Extracted data:

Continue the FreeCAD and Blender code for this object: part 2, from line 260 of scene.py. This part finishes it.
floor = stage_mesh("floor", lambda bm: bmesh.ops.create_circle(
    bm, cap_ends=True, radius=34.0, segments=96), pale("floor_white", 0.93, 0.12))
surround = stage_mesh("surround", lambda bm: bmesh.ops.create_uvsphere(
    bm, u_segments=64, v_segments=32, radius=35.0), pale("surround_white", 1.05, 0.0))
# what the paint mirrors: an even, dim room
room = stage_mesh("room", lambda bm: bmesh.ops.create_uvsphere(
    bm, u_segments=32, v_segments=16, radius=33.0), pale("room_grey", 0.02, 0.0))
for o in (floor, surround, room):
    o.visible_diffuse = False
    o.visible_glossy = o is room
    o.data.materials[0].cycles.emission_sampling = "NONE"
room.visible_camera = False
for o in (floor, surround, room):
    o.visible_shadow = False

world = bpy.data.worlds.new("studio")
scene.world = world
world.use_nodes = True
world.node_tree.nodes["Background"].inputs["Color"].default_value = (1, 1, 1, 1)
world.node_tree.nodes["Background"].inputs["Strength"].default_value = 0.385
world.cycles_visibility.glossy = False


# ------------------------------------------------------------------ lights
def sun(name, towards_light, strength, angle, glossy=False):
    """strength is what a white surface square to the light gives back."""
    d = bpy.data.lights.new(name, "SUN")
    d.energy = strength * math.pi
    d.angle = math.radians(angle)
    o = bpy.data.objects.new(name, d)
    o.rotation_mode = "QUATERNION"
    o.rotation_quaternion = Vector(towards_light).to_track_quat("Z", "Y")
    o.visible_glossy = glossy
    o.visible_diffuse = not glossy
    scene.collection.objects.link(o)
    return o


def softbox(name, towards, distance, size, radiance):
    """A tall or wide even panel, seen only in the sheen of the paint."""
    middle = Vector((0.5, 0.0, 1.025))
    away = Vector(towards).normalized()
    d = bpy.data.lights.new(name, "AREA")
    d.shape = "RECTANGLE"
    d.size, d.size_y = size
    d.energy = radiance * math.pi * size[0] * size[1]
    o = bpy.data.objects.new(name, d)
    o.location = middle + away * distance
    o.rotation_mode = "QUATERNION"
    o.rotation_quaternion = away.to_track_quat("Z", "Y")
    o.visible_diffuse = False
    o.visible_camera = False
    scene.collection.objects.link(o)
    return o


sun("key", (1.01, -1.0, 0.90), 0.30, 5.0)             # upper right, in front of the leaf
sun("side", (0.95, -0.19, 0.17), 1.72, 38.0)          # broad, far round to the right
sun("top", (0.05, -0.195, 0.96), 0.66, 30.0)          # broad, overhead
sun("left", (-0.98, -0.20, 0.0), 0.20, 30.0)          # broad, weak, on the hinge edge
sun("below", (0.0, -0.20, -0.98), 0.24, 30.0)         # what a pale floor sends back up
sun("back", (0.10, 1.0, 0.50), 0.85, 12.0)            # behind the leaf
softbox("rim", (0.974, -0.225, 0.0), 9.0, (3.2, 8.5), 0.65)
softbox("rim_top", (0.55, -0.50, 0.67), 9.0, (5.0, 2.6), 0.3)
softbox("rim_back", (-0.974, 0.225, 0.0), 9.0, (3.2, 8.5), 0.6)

--

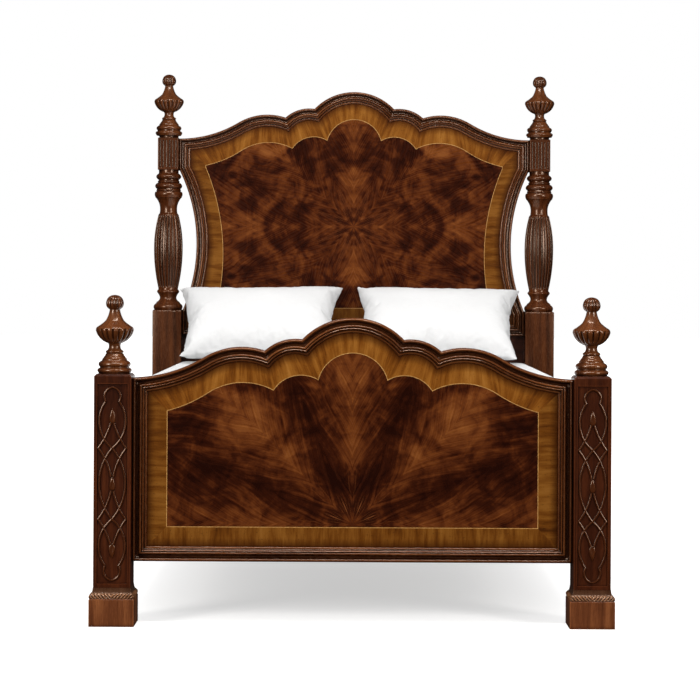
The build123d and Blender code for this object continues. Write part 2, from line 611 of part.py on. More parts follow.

--

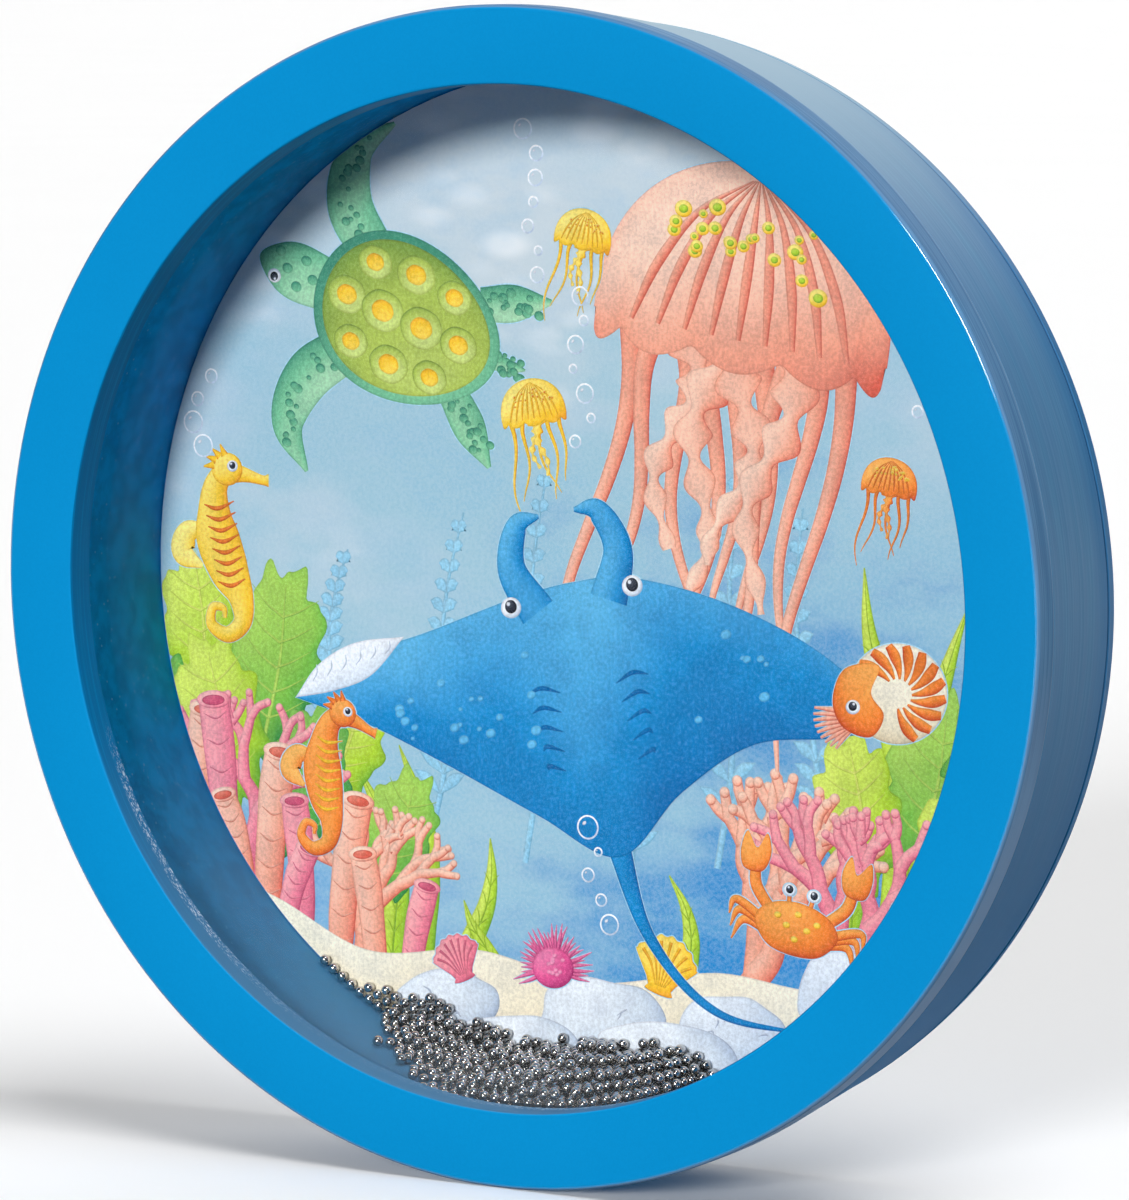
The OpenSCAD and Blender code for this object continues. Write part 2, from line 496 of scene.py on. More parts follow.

Exercise requirements:
Reproduce exactly the lines from the line with "Continue the FreeCAD" through the line with "world.cycles_visibility.glossy = False", both end lines included, and only those lines.

The solution:
Continue the FreeCAD and Blender code for this object: part 2, from line 260 of scene.py. This part finishes it.
floor = stage_mesh("floor", lambda bm: bmesh.ops.create_circle(
    bm, cap_ends=True, radius=34.0, segments=96), pale("floor_white", 0.93, 0.12))
surround = stage_mesh("surround", lambda bm: bmesh.ops.create_uvsphere(
    bm, u_segments=64, v_segments=32, radius=35.0), pale("surround_white", 1.05, 0.0))
# what the paint mirrors: an even, dim room
room = stage_mesh("room", lambda bm: bmesh.ops.create_uvsphere(
    bm, u_segments=32, v_segments=16, radius=33.0), pale("room_grey", 0.02, 0.0))
for o in (floor, surround, room):
    o.visible_diffuse = False
    o.visible_glossy = o is room
    o.data.materials[0].cycles.emission_sampling = "NONE"
room.visible_camera = False
for o in (floor, surround, room):
    o.visible_shadow = False

world = bpy.data.worlds.new("studio")
scene.world = world
world.use_nodes = True
world.node_tree.nodes["Background"].inputs["Color"].default_value = (1, 1, 1, 1)
world.node_tree.nodes["Background"].inputs["Strength"].default_value = 0.385
world.cycles_visibility.glossy = False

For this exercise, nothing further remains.